Meet our PhD Students – David Saunders

img_2780

David Saunders starts a PhD in the Centre for the History of the Emotions this week. His research is funded by the Wellcome Trust and intersects with our Living with Feeling grant.

 

 


“Human experimentation” conjures up particular images in the popular imagination: the horrific abuses of totalitarian regimes, the top-secret projects of government laboratories, the landmark legal battles to punish medical abuses and protect human rights. However, in these grand narratives, it is all too easy to overlook the intimate and emotionally-charged interactions that lie at the very heart of medical research: the relationships between medical and scientific experts and the patients, volunteers, and test subjects from whom knowledge is created.

My research, which focuses on the underdeveloped history of human experimentation in twentieth-century Britain, seeks to place the relationships between researchers and experimental subjects at the forefront of discussions about the changing role of medical science in modern society. I first explored these themes in my undergraduate studies at King’s College London and Queen Mary University of London. My final year dissertation, Bore Holes and Dream Machines, investigated programmes of counter-cultural self-experimentation during the 1950s and 1960s. Moving beyond the well-worn clichés of hedonism and mysticism that dominate perceptions of the Sixties, this project instead explored how bohemian artists and writers forged unusual relationships with neuroscientists and cyberneticists as they pursued experimental new methods of consciousness expansion. These ranged from using strobe lighting to produce visionary experiences to undertaking DIY psychosurgeries to attain a lasting high. You can read more about it on the Society for the Social History of Medicine website.

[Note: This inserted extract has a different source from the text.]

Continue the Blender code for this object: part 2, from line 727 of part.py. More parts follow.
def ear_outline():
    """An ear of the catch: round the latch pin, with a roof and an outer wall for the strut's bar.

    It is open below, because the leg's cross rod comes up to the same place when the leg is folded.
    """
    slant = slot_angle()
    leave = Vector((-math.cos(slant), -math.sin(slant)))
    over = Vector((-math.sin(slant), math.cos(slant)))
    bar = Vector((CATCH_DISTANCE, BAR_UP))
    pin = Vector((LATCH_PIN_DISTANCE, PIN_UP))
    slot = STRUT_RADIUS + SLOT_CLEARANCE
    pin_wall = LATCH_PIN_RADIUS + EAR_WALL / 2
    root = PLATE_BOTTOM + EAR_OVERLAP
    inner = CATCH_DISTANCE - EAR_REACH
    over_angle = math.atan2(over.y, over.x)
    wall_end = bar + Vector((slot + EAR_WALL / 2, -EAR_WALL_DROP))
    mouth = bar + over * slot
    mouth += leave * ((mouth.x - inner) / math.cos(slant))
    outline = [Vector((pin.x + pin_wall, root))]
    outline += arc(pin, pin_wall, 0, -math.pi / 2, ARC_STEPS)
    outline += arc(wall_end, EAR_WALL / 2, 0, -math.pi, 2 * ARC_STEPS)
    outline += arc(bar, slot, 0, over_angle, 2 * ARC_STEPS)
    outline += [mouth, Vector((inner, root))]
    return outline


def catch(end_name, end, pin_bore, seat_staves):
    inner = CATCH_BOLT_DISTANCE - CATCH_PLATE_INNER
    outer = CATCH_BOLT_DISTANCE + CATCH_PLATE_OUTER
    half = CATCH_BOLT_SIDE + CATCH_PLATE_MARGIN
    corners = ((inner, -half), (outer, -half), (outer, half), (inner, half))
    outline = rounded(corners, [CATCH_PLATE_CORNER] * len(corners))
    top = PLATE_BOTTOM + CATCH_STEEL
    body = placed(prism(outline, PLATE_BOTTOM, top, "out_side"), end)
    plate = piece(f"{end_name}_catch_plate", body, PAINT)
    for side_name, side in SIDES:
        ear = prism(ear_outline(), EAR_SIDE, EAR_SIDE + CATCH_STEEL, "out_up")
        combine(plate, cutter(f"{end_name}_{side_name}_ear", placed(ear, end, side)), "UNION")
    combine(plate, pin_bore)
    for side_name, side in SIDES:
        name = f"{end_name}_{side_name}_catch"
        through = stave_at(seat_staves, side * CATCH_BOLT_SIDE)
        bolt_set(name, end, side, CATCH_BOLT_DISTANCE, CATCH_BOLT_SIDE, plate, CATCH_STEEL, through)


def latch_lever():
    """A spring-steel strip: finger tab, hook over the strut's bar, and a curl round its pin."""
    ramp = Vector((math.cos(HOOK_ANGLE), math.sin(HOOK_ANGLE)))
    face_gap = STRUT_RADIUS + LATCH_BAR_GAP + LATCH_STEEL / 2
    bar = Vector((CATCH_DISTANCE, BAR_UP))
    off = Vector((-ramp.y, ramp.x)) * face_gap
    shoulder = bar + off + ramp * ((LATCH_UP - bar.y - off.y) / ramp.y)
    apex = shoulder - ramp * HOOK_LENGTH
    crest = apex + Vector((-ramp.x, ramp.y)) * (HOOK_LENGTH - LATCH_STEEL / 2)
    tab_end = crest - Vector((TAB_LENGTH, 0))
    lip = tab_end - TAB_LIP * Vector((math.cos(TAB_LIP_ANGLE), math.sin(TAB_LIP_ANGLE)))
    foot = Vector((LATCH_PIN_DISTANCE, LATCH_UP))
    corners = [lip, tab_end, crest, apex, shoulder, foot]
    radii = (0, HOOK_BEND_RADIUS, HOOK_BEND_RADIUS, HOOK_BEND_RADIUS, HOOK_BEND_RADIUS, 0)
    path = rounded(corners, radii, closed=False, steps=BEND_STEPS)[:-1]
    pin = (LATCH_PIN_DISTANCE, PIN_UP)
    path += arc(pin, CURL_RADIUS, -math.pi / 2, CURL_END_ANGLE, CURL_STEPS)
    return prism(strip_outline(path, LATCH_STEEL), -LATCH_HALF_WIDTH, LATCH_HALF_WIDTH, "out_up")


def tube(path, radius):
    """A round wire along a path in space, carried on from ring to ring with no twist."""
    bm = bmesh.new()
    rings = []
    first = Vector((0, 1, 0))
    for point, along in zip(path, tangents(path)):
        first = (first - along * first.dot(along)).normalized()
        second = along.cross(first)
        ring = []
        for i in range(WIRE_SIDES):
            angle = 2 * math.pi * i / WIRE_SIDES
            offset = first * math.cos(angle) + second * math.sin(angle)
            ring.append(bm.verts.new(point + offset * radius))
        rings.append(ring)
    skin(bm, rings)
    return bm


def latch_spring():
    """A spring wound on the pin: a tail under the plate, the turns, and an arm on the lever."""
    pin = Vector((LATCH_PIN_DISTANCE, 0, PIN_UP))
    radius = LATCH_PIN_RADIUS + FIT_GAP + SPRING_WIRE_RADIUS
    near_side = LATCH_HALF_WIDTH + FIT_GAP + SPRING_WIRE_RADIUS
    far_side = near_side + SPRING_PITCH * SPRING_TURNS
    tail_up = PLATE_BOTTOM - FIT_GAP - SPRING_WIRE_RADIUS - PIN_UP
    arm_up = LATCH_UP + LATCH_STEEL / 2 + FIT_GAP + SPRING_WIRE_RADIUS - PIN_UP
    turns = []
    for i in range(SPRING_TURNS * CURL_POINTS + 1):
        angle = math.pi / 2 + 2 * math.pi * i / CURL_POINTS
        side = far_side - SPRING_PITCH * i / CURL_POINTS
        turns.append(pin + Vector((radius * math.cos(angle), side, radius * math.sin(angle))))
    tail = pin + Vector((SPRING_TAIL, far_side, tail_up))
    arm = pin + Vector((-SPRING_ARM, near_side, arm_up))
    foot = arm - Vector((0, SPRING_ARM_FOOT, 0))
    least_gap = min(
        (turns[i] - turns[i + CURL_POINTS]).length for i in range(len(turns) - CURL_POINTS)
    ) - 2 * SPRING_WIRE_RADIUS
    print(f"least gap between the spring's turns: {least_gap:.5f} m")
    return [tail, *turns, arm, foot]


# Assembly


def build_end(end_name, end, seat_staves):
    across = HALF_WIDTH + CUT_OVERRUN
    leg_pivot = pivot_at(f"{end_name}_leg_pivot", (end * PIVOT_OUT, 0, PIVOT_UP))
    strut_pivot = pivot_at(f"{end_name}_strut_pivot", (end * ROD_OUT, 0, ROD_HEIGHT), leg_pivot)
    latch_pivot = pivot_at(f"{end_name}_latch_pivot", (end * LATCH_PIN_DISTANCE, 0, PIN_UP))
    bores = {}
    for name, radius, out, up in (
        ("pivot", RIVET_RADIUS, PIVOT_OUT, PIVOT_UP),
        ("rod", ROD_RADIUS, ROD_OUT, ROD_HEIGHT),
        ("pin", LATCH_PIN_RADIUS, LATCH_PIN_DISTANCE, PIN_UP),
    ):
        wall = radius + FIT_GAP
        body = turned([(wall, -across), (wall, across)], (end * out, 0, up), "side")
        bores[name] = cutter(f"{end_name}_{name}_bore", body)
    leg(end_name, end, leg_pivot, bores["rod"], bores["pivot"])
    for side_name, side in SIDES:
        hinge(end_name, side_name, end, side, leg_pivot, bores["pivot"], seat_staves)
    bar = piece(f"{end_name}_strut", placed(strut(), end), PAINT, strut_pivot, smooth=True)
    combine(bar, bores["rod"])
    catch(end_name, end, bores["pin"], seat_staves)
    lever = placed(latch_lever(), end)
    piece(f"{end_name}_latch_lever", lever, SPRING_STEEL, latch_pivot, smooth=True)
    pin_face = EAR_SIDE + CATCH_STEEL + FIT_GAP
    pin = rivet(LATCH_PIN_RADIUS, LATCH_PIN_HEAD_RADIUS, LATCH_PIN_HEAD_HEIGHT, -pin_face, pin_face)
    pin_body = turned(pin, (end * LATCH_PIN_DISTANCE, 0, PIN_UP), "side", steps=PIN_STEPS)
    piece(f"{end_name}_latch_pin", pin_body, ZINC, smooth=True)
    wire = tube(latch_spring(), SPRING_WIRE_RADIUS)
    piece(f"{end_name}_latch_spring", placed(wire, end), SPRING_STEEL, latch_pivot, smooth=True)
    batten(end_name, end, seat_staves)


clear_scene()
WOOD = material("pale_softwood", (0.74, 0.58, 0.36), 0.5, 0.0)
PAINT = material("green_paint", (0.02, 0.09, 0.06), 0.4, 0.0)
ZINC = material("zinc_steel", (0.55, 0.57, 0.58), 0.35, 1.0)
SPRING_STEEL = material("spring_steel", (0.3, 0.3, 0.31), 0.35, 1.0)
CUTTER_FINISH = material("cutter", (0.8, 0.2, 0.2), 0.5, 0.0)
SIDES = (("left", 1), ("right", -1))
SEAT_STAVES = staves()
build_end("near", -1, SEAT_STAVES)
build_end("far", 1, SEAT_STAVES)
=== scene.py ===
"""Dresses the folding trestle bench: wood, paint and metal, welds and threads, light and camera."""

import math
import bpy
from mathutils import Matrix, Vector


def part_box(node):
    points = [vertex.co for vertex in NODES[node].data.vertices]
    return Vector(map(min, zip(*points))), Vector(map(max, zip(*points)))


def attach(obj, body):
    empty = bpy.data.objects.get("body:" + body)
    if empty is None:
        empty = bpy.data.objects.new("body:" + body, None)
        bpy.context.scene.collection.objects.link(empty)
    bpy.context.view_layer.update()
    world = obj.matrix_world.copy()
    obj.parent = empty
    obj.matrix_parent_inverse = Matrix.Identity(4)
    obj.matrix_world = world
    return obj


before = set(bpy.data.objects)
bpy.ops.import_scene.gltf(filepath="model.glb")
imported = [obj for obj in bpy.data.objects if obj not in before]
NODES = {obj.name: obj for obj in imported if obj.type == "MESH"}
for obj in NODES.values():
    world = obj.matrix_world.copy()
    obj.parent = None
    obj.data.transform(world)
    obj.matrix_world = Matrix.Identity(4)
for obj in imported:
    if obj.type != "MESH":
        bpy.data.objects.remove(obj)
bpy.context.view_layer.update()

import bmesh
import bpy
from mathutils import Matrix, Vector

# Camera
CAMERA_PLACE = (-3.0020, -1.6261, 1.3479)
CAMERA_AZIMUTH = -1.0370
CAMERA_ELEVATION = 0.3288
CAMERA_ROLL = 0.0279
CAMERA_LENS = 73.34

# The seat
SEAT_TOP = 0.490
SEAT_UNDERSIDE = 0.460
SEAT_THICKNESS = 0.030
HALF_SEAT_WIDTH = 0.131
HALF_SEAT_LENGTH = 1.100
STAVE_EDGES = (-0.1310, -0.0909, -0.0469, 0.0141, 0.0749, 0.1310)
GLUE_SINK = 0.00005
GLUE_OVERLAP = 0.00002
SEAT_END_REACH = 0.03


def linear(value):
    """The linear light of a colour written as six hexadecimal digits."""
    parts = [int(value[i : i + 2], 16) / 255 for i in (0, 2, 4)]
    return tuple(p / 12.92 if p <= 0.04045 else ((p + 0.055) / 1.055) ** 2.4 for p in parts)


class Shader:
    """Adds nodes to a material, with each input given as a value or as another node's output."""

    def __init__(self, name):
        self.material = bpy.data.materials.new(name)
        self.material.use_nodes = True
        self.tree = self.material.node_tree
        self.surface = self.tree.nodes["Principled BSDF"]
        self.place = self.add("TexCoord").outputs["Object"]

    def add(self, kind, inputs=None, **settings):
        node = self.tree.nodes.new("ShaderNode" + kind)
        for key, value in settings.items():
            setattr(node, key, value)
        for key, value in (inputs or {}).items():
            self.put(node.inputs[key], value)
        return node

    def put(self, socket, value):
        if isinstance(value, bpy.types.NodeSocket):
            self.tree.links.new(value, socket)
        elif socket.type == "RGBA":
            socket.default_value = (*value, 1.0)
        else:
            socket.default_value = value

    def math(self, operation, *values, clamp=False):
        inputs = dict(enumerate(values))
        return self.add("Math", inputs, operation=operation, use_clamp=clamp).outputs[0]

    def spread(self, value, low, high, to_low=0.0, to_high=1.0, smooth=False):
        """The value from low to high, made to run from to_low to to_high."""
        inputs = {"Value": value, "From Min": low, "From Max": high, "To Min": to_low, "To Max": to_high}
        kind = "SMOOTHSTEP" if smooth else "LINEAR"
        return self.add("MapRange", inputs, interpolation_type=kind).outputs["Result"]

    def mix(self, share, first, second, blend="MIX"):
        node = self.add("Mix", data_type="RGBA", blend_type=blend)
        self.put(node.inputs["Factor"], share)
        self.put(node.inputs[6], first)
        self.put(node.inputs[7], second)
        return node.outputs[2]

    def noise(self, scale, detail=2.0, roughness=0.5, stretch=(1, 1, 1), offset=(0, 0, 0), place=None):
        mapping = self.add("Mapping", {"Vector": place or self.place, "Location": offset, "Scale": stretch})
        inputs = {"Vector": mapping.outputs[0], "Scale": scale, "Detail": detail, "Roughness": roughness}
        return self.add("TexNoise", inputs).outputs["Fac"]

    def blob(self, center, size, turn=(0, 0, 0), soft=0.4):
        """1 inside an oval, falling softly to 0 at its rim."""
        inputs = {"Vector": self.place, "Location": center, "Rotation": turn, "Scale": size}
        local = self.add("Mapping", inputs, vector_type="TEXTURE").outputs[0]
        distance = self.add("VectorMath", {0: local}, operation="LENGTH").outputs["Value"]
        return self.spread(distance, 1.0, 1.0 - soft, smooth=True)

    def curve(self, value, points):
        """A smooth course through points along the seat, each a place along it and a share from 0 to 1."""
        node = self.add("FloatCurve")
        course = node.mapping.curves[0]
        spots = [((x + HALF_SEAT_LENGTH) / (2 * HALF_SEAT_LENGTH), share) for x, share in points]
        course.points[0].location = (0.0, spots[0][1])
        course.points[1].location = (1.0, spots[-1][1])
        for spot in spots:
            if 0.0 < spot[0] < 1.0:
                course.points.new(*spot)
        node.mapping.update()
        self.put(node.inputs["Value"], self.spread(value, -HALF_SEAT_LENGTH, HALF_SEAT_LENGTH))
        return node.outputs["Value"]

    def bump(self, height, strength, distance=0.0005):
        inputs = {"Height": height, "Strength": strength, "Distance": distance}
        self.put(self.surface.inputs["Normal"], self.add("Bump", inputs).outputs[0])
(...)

In my recently completed MSc at the Centre for the History of Science, Technology and Medicine (CHSTM) at the University of Manchester, I continued to explore overlooked episodes in the British history of human experimentation. My research, supported by a Wellcome Trust Master’s Award, focused on the Sorby Research Institute in Sheffield, an abandoned suburban house that became the site of unprecedented experiments on human volunteers during the Second World War. The majority of these volunteers were pacifists and conscientious objectors, seeking a humanitarian alternative to military service, and thus offering their bodies for dangerous and unpleasant research exploring everything from parasitic infection to surgical shock. In my MSc dissertation, Voluntary Bodies: Constructing Experimental Subjects at the Sorby Research Institute, I investigated how the unusual domestic environment of the Institute, an intimate and transgressive space in which both researchers and volunteers lived and worked closely together, transformed not merely the production of medical knowledge, but the volunteers’ own notions of selfhood, identity, and their place in the world.

I will continue to explore the social and emotional dimensions of human research in my PhD project, which forms part of the Centre for the History of the Emotions’ Wellcome Trust-funded ‘Living with Feeling’ collaborative project. My doctoral thesis, provisionally titled ‘Restless Tides of Electrical Being”: Epilepsy Research, Neuroscience, and Subjectivity in Post-War Britain’, will explore how post-war neuroscientific research on patients with epilepsy challenged traditional conceptions of emotional health, consciousness, and selfhood. In particular, I will focus on the influence of the patients and volunteers themselves; not merely passive objects of study, these individuals actively contributed to the research and thus profoundly shaped developing neuroscientific models of the brain. Not only contributing to the history of British epilepsy research, this project also seeks to inform current debates about the growing role of the neurosciences in public policy. With governments increasingly turning to neuro-practitioners to maximise the emotional, psychological, and neurological health of their citizens, investigating epilepsy research reveals one outlet by which modern, rational visions of the brain gained political and scientific currency.